Modulo Video Recovery via Selective Spatiotemporal Vision Transformer
Tianyu Geng, Feng Ji, Wee Peng Tay
TL;DR
This paper tackles the problem of recovering HDR-quality video from modulo-captured frames, where traditional HDR methods fail due to discrete folding of pixel values. It introduces SSViT, a Selective Spatiotemporal Vision Transformer that handles modulo data by iteratively predicting folding masks and unwrapping frames, aided by a token selection mechanism based on a Neighboring Similarity Matrix. The approach combines a shared encoder, a spatiotemporal Transformer backbone with removed positional embeddings, a folding-number decoder, and optical-flow-based completion for unselected tokens, enabling robust long-range spatial-temporal reasoning. Experimental results on synthetic and HdM datasets show that SSViT achieves state-of-the-art performance on 8-bit modulo inputs and can reconstruct 12-bit HDR frames, highlighting its potential for high-dynamic-range video applications and real-world modulo cameras. The work lays a foundation for transformer-based modulo recovery and points to future improvements in robustness to heavy folding and real-world sensor integration.
Abstract
Conventional image sensors have limited dynamic range, causing saturation in high-dynamic-range (HDR) scenes. Modulo cameras address this by folding incident irradiance into a bounded range, yet require specialized unwrapping algorithms to reconstruct the underlying signal.

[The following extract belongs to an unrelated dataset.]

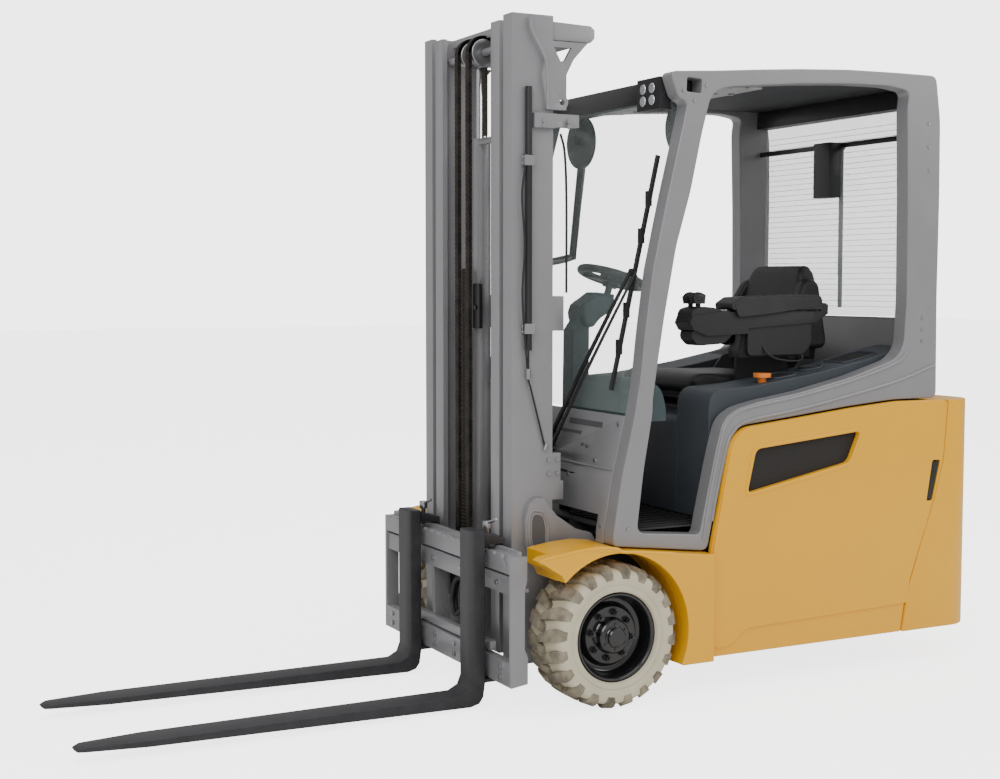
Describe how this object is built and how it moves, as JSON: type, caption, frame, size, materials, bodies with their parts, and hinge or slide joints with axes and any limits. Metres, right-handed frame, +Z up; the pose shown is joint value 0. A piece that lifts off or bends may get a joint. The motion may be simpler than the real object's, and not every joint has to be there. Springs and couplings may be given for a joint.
{
  "type": "electric counterbalance forklift",
  "caption": "Three-wheel electric forklift with a telescopic mast, sliding forks, an overhead guard cab, driver's seat, side door and a steered rear wheel unit.",
  "frame": {"origin": "on the floor, midway between the fork tips and the back of the counterweight and midway between the sides", "axes": "+X forward along the forks, +Y to the left of the driver, +Z up"},
  "size_m": [3.135, 1.12, 2.165],
  "materials": {
    "grey_paint": "satin light grey metallic paint",
    "yellow_paint": "semi-gloss yellow paint",
    "black_paint": "satin black paint",
    "dark_steel": "dark satin chassis paint",
    "fork_steel": "charcoal satin paint",
    "rod_chrome": "polished hydraulic rod",
    "bare_steel": "bright steel",
    "chain_steel": "oiled leaf chain",
    "hose_rubber": "black hose",
    "tyre_rubber": "non-marking light rubber",
    "rim_paint": "gloss black paint",
    "hood_plastic": "moulded blue-grey plastic",
    "black_plastic": "black plastic",
    "vinyl": "black vinyl",
    "mat_rubber": "ribbed rubber mat",
    "battery_case": "battery case",
    "clear_glass": "clear tinted glass",
    "stop_orange": "orange knob"
  },
  "bodies": {
    "chassis": {"chassis_frame": "dark_steel", "drive_axle": "dark_steel", "battery": "battery_case", "left_fender": "yellow_paint", "right_fender": "yellow_paint", "counterweight": "yellow_paint", "battery_hood": "hood_plastic", "right_side_panel": "yellow_paint", "left_cab_frame": "grey_paint", "right_cab_frame": "grey_paint", "cab_crossmembers": "black_paint", "roof_panel": "black_paint", "windscreen": "clear_glass", "rear_window": "clear_glass", "front_cowl": "grey_paint", "floor_mat": "mat_rubber", "dash_console": "hood_plastic", "seat_suspension": "dark_steel"},
    "outer_mast": {"outer_mast": "grey_paint", "lift_cylinders": "grey_paint", "height_sensor": "black_plastic"},
    "inner_mast": {"inner_mast": "grey_paint", "lift_rods": "rod_chrome", "lift_chains": "chain_steel", "mast_hoses": "hose_rubber"},
    "pulleys": {"chain_pulleys": "bare_steel"},
    "carriage": {"fork_carriage": "grey_paint"},
    "left_fork": {"left_fork": "fork_steel"},
    "right_fork": {"right_fork": "fork_steel"},
    "left_fork_lock": {"left_fork_lock": "bare_steel"},
    "right_fork_lock": {"right_fork_lock": "bare_steel"},
    "tilt_barrels": {"tilt_barrels": "black_paint"},
    "tilt_rods": {"tilt_rods": "rod_chrome"},
    "left_wheel": {"left_tyre": "tyre_rubber", "left_rim": "rim_paint"},
    "right_wheel": {"right_tyre": "tyre_rubber", "right_rim": "rim_paint"},
    "turntable": {"steer_turntable": "dark_steel"},
    "rear_left_wheel": {"rear_left_wheel": "tyre_rubber"},
    "rear_right_wheel": {"rear_right_wheel": "tyre_rubber"},
    "steering_column": {"steering_column": "black_plastic"},
    "steering_wheel": {"steering_wheel": "black_plastic"},
    "steering_knob": {"steering_knob": "black_plastic"},
    "accelerator_pedal": {"accelerator_pedal": "mat_rubber"},
    "brake_pedal": {"brake_pedal": "mat_rubber"},
    "seat": {"seat_cushion": "vinyl", "armrest_console": "black_plastic"},
    "backrest": {"seat_backrest": "vinyl"},
    "armrest_pad": {"armrest_pad": "vinyl"},
    "lift_lever": {"lift_lever": "black_plastic"},
    "tilt_lever": {"tilt_lever": "black_plastic"},
    "emergency_stop": {"emergency_stop": "stop_orange"},
    "side_door": {"side_door": "yellow_paint"},
    "door_latch": {"door_latch": "black_plastic"},
    "wiper_arm": {"wiper_arm": "black_paint"},
    "wiper_blade": {"wiper_blade": "hose_rubber"},
    "rear_wiper": {"rear_wiper": "black_paint"},
    "work_lamp": {"work_lamp": "black_plastic"},
    "left_mirror": {"left_mirror": "black_plastic"},
    "right_mirror": {"right_mirror": "black_plastic"}
  },
  "joints": [
    {"name": "mast_tilt", "type": "hinge", "parent": "chassis", "child": "outer_mast", "pos_m": [0.0475, 0, 0.229], "axis": [0, 1, 0], "range_deg": [-7, 5]},
    {"name": "inner_lift", "type": "slide", "parent": "outer_mast", "child": "inner_mast", "axis": [0, 0, 1], "range_m": [0, 1.6]},
    {"name": "carriage_lift", "type": "slide", "parent": "inner_mast", "child": "carriage", "axis": [0, 0, 1], "range_m": [0, 1.6], "deforming": ["lift_chains"]},
    {"name": "pulley_spin", "type": "hinge", "parent": "inner_mast", "child": "pulleys", "pos_m": [0.1605, 0, 2.079], "axis": [0, 1, 0], "range_deg": [-2040, 0]},
    {"name": "tilt_barrel_swing", "type": "hinge", "parent": "chassis", "child": "tilt_barrels", "pos_m": [-0.4025, 0, 0.488], "axis": [0, 1, 0], "range_deg": [-1.7, 2.3]},
    {"name": "tilt_rod_slide", "type": "slide", "parent": "tilt_barrels", "child": "tilt_rods", "axis": [0.9994, 0, 0.0351], "range_m": [-0.036, 0.026]},
    {"name": "left_fork_slide", "type": "slide", "parent": "carriage", "child": "left_fork", "axis": [0, 1, 0], "range_m": [-0.16, 0.11]},
    {"name": "right_fork_slide", "type": "slide", "parent": "carriage", "child": "right_fork", "axis": [0, 1, 0], "range_m": [-0.23, 0.1]},
    {"name": "left_fork_lock_pull", "type": "slide", "parent": "left_fork", "child": "left_fork_lock", "axis": [0, 0, 1], "range_m": [0, 0.012], "stiffness_N_per_m": 800, "springref_m": -0.01},
    {"name": "right_fork_lock_pull", "type": "slide", "parent": "right_fork", "child": "right_fork_lock", "axis": [0, 0, 1], "range_m": [0, 0.012], "stiffness_N_per_m": 800, "springref_m": -0.01},
    {"name": "left_wheel_spin", "type": "hinge", "parent": "chassis", "child": "left_wheel", "pos_m": [-0.0525, 0.46, 0.229], "axis": [0, 1, 0], "continuous": true},
    {"name": "right_wheel_spin", "type": "hinge", "parent": "chassis", "child": "right_wheel", "pos_m": [-0.0525, -0.46, 0.229], "axis": [0, 1, 0], "continuous": true},
    {"name": "steer", "type": "hinge", "parent": "chassis", "child": "turntable", "pos_m": [-1.3015, 0, 0.441], "axis": [0, 0, 1], "range_deg": [-90, 90]},
    {"name": "rear_left_spin", "type": "hinge", "parent": "turntable", "child": "rear_left_wheel", "pos_m": [-1.3015, 0.084, 0.1905], "axis": [0, 1, 0], "continuous": true},
    {"name": "rear_right_spin", "type": "hinge", "parent": "turntable", "child": "rear_right_wheel", "pos_m": [-1.3015, -0.084, 0.1905], "axis": [0, 1, 0], "continuous": true},
    {"name": "column_tilt", "type": "hinge", "parent": "chassis", "child": "steering_column", "pos_m": [-0.2175, 0, 0.6], "axis": [0, -1, 0], "range_deg": [0, 6]},
    {"name": "steering_wheel_turn", "type": "hinge", "parent": "steering_column", "child": "steering_wheel", "pos_m": [-0.3575, 0, 1.331], "axis": [-0.309, 0, 0.9511], "range_deg": [-900, 900]},
    {"name": "knob_spin", "type": "hinge", "parent": "steering_wheel", "child": "steering_knob", "pos_m": [-0.46554, -0.04691, 1.33796], "axis": [-0.309, 0, 0.9511], "continuous": true},
    {"name": "accelerator_press", "type": "hinge", "parent": "chassis", "child": "accelerator_pedal", "pos_m": [-0.3075, -0.176, 0.574], "axis": [0, 1, 0], "range_deg": [0, 15], "stiffness_Nm_per_rad": 10, "springref_deg": -5.73},
    {"name": "brake_press", "type": "hinge", "parent": "chassis", "child": "brake_pedal", "pos_m": [-0.3075, -0.091, 0.574], "axis": [0, 1, 0], "range_deg": [0, 12], "stiffness_Nm_per_rad": 20, "springref_deg": -5.73},
    {"name": "seat_slide", "type": "slide", "parent": "chassis", "child": "seat", "axis": [1, 0, 0], "range_m": [-0.06, 0.08]},
    {"name": "backrest_recline", "type": "hinge", "parent": "seat", "child": "backrest", "pos_m": [-1.0375, 0, 1.04], "axis": [0, -1, 0], "range_deg": [-5, 20]},
    {"name": "armrest_pad_raise", "type": "hinge", "parent": "seat", "child": "armrest_pad", "pos_m": [-1.0175, 0.3, 1.25], "axis": [0, -1, 0], "range_deg": [0, 60]},
    {"name": "lift_lever_move", "type": "hinge", "parent": "seat", "child": "lift_lever", "pos_m": [-0.5025, 0.322, 1.236], "axis": [0, 1, 0], "range_deg": [-15, 15], "stiffness_Nm_per_rad": 0.8},
    {"name": "tilt_lever_move", "type": "hinge", "parent": "seat", "child": "tilt_lever", "pos_m": [-0.5025, 0.278, 1.236], "axis": [0, 1, 0], "range_deg": [-15, 15], "stiffness_Nm_per_rad": 0.8},
    {"name": "emergency_stop_press", "type": "slide", "parent": "chassis", "child": "emergency_stop", "axis": [0, 0, -1], "range_m": [0, 0.008], "stiffness_N_per_m": 1200, "springref_m": -0.003},
    {"name": "door_swing", "type": "hinge", "parent": "chassis", "child": "side_door", "pos_m": [-0.4405, 0.517, 0.3], "axis": [0, 0, -1], "range_deg": [0, 90]},
    {"name": "door_latch_pull", "type": "hinge", "parent": "side_door", "child": "door_latch", "pos_m": [-1.3645, 0.523, 0.716], "axis": [0.173, 0, -0.9849], "range_deg": [0, 25], "stiffness_Nm_per_rad": 1, "springref_deg": -11.46},
    {"name": "wiper_swing", "type": "hinge", "parent": "chassis", "child": "wiper_arm", "pos_m": [-0.1135, 0.045, 0.752], "axis": [0.9836, 0, 0.1805], "range_deg": [0, 60]},
    {"name": "wiper_blade_turn", "type": "hinge", "parent": "wiper_arm", "child": "wiper_blade", "pos_m": [-0.19225, 0.40789, 1.3639], "axis": [0.9836, 0, 0.1805], "range_deg": [-60, 0]},
    {"name": "rear_wiper_swing", "type": "hinge", "parent": "chassis", "child": "rear_wiper", "pos_m": [-1.3745, 0, 1.844], "axis": [1, 0, 0], "range_deg": [-38, 38]},
    {"name": "lamp_tilt", "type": "hinge", "parent": "chassis", "child": "work_lamp", "pos_m": [-0.2865, 0.38, 1.934], "axis": [0, 1, 0], "range_deg": [-15, 10]},
    {"name": "left_mirror_turn", "type": "hinge", "parent": "chassis", "child": "left_mirror", "pos_m": [-0.4045, 0.33, 1.845], "axis": [0, 0, 1], "range_deg": [-15, 15]},
    {"name": "right_mirror_turn", "type": "hinge", "parent": "chassis", "child": "right_mirror", "pos_m": [-0.4045, -0.33, 1.845], "axis": [0, 0, 1], "range_deg": [-15, 15]}
  ],
  "couplings": [
    {"joint": "carriage_lift", "follows": "inner_lift", "ratio": 1},
    {"joint": "pulley_spin", "follows": "inner_lift", "rad_per_m": -22.2},
    {"joint": "tilt_barrel_swing", "follows": "mast_tilt", "ratio": -0.315},
    {"joint": "tilt_rod_slide", "follows": "mast_tilt", "m_per_rad": 0.2746},
    {"joint": "steering_wheel_turn", "follows": "steer", "ratio": -10},
    {"joint": "wiper_blade_turn", "follows": "wiper_swing", "ratio": -1}
  ]
}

Unlike HDR recovery, which extends dynamic range from conventional sampling, modulo recovery restores actual values from folded samples. Despite being introduced over a decade ago, progress in modulo image recovery has been slow, especially in the use of modern deep learning techniques. In this work, we demonstrate that standard HDR methods are unsuitable for modulo recovery. Transformers, however, can capture global dependencies and spatial-temporal relationships crucial for resolving folded video frames. Still, adapting existing Transformer architectures for modulo recovery demands novel techniques. To this end, we present Selective Spatiotemporal Vision Transformer (SSViT), the first deep learning framework for modulo video reconstruction. SSViT employs a token selection strategy to improve efficiency and concentrate on the most critical regions. Experiments confirm that SSViT produces high-quality reconstructions from 8-bit folded videos and achieves state-of-the-art performance in modulo video recovery.